(WHAT YOU ARE ASKED TO DO)
Would you output the whole listing below, exactly as it reads?

===============

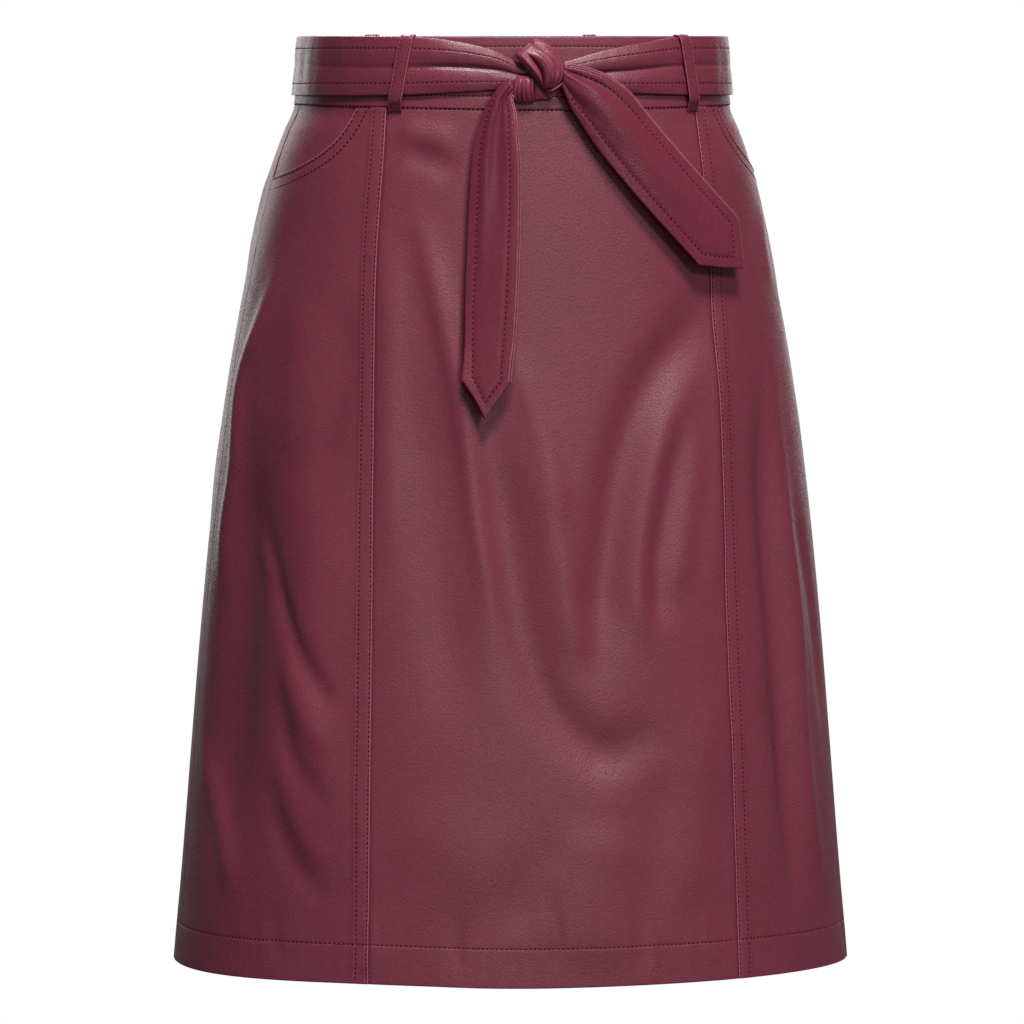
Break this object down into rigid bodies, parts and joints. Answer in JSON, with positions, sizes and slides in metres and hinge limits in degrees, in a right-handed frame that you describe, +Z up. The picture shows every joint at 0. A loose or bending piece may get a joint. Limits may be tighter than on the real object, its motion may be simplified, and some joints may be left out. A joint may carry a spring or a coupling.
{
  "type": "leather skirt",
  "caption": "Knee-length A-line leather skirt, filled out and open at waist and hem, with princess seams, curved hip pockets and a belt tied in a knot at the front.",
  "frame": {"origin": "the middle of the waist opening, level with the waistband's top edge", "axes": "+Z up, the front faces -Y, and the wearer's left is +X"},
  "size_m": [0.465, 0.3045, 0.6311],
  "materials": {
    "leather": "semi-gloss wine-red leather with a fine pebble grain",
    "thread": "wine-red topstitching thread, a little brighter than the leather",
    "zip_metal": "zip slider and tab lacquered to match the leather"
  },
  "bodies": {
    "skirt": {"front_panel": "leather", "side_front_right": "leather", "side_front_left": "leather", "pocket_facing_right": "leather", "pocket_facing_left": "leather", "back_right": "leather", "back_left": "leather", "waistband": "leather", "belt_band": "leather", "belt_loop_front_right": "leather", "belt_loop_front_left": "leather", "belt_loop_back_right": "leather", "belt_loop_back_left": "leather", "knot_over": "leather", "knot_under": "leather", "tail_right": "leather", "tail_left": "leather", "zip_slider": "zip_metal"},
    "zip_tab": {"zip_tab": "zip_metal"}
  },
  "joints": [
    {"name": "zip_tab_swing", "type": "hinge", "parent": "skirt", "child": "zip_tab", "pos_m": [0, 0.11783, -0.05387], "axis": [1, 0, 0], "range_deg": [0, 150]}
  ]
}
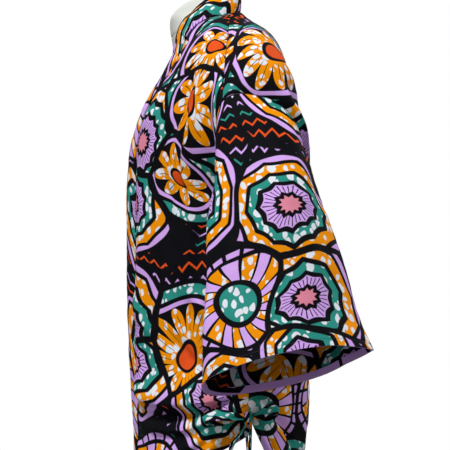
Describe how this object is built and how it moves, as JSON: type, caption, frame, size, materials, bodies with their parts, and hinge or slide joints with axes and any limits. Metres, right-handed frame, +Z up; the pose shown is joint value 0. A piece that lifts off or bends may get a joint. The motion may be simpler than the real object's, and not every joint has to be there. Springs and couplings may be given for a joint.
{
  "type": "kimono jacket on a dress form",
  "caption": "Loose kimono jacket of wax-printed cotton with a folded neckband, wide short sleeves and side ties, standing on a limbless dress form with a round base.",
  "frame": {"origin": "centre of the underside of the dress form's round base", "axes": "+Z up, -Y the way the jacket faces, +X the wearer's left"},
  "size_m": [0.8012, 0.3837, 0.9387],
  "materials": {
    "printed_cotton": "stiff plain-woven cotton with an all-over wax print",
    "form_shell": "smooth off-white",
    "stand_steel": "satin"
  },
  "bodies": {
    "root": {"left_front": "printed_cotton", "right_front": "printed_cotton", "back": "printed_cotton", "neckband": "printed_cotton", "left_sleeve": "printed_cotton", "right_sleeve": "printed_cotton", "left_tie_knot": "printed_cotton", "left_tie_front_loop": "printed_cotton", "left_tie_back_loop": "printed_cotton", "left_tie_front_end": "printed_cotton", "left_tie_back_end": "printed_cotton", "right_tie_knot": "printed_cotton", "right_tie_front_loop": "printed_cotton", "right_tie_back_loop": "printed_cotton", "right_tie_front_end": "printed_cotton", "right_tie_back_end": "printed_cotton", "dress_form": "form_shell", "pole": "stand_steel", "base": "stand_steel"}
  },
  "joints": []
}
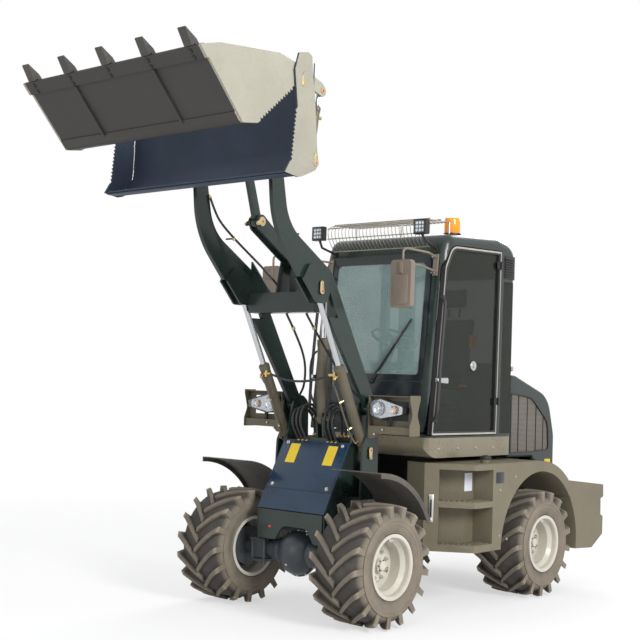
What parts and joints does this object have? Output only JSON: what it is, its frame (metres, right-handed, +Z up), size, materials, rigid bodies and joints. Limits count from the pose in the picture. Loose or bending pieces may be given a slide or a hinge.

===============

(FULL RESPONSE)
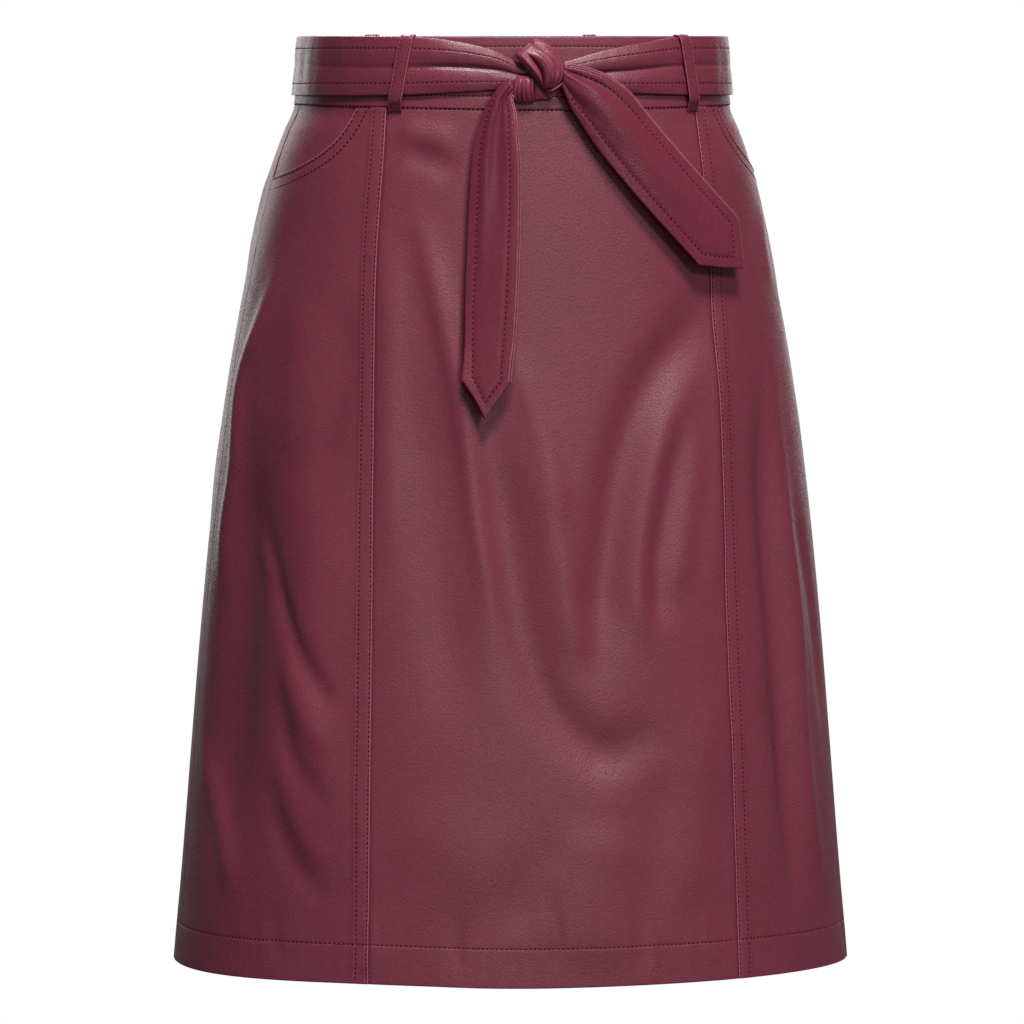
Break this object down into rigid bodies, parts and joints. Answer in JSON, with positions, sizes and slides in metres and hinge limits in degrees, in a right-handed frame that you describe, +Z up. The picture shows every joint at 0. A loose or bending piece may get a joint. Limits may be tighter than on the real object, its motion may be simplified, and some joints may be left out. A joint may carry a spring or a coupling.
{
  "type": "leather skirt",
  "caption": "Knee-length A-line leather skirt, filled out and open at waist and hem, with princess seams, curved hip pockets and a belt tied in a knot at the front.",
  "frame": {"origin": "the middle of the waist opening, level with the waistband's top edge", "axes": "+Z up, the front faces -Y, and the wearer's left is +X"},
  "size_m": [0.465, 0.3045, 0.6311],
  "materials": {
    "leather": "semi-gloss wine-red leather with a fine pebble grain",
    "thread": "wine-red topstitching thread, a little brighter than the leather",
    "zip_metal": "zip slider and tab lacquered to match the leather"
  },
  "bodies": {
    "skirt": {"front_panel": "leather", "side_front_right": "leather", "side_front_left": "leather", "pocket_facing_right": "leather", "pocket_facing_left": "leather", "back_right": "leather", "back_left": "leather", "waistband": "leather", "belt_band": "leather", "belt_loop_front_right": "leather", "belt_loop_front_left": "leather", "belt_loop_back_right": "leather", "belt_loop_back_left": "leather", "knot_over": "leather", "knot_under": "leather", "tail_right": "leather", "tail_left": "leather", "zip_slider": "zip_metal"},
    "zip_tab": {"zip_tab": "zip_metal"}
  },
  "joints": [
    {"name": "zip_tab_swing", "type": "hinge", "parent": "skirt", "child": "zip_tab", "pos_m": [0, 0.11783, -0.05387], "axis": [1, 0, 0], "range_deg": [0, 150]}
  ]
}
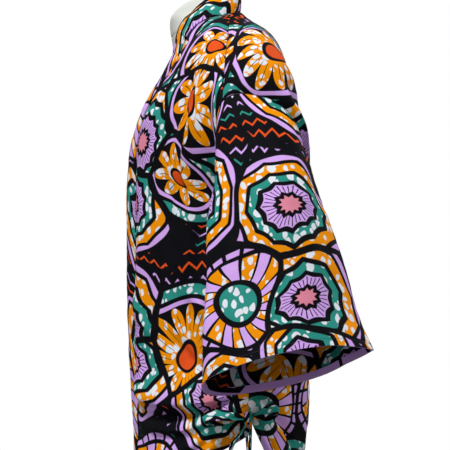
Describe how this object is built and how it moves, as JSON: type, caption, frame, size, materials, bodies with their parts, and hinge or slide joints with axes and any limits. Metres, right-handed frame, +Z up; the pose shown is joint value 0. A piece that lifts off or bends may get a joint. The motion may be simpler than the real object's, and not every joint has to be there. Springs and couplings may be given for a joint.
{
  "type": "kimono jacket on a dress form",
  "caption": "Loose kimono jacket of wax-printed cotton with a folded neckband, wide short sleeves and side ties, standing on a limbless dress form with a round base.",
  "frame": {"origin": "centre of the underside of the dress form's round base", "axes": "+Z up, -Y the way the jacket faces, +X the wearer's left"},
  "size_m": [0.8012, 0.3837, 0.9387],
  "materials": {
    "printed_cotton": "stiff plain-woven cotton with an all-over wax print",
    "form_shell": "smooth off-white",
    "stand_steel": "satin"
  },
  "bodies": {
    "root": {"left_front": "printed_cotton", "right_front": "printed_cotton", "back": "printed_cotton", "neckband": "printed_cotton", "left_sleeve": "printed_cotton", "right_sleeve": "printed_cotton", "left_tie_knot": "printed_cotton", "left_tie_front_loop": "printed_cotton", "left_tie_back_loop": "printed_cotton", "left_tie_front_end": "printed_cotton", "left_tie_back_end": "printed_cotton", "right_tie_knot": "printed_cotton", "right_tie_front_loop": "printed_cotton", "right_tie_back_loop": "printed_cotton", "right_tie_front_end": "printed_cotton", "right_tie_back_end": "printed_cotton", "dress_form": "form_shell", "pole": "stand_steel", "base": "stand_steel"}
  },
  "joints": []
}
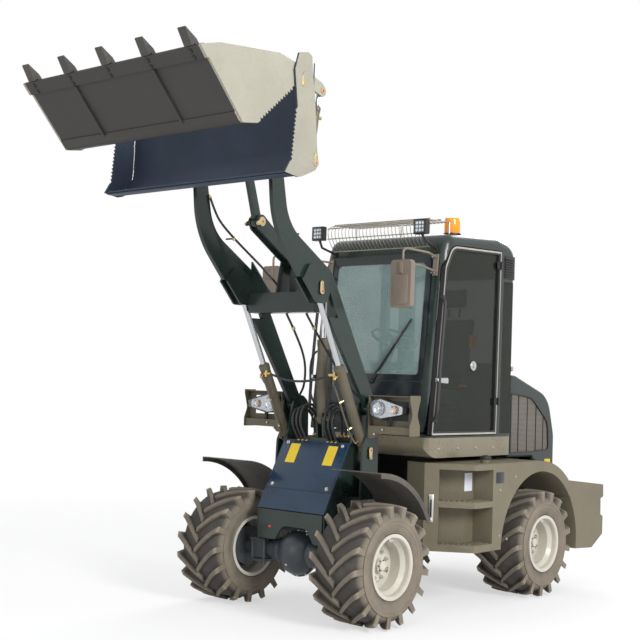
What parts and joints does this object have? Output only JSON: what it is, its frame (metres, right-handed, +Z up), size, materials, rigid bodies and joints. Limits count from the pose in the picture. Loose or bending pieces may be given a slide or a hinge.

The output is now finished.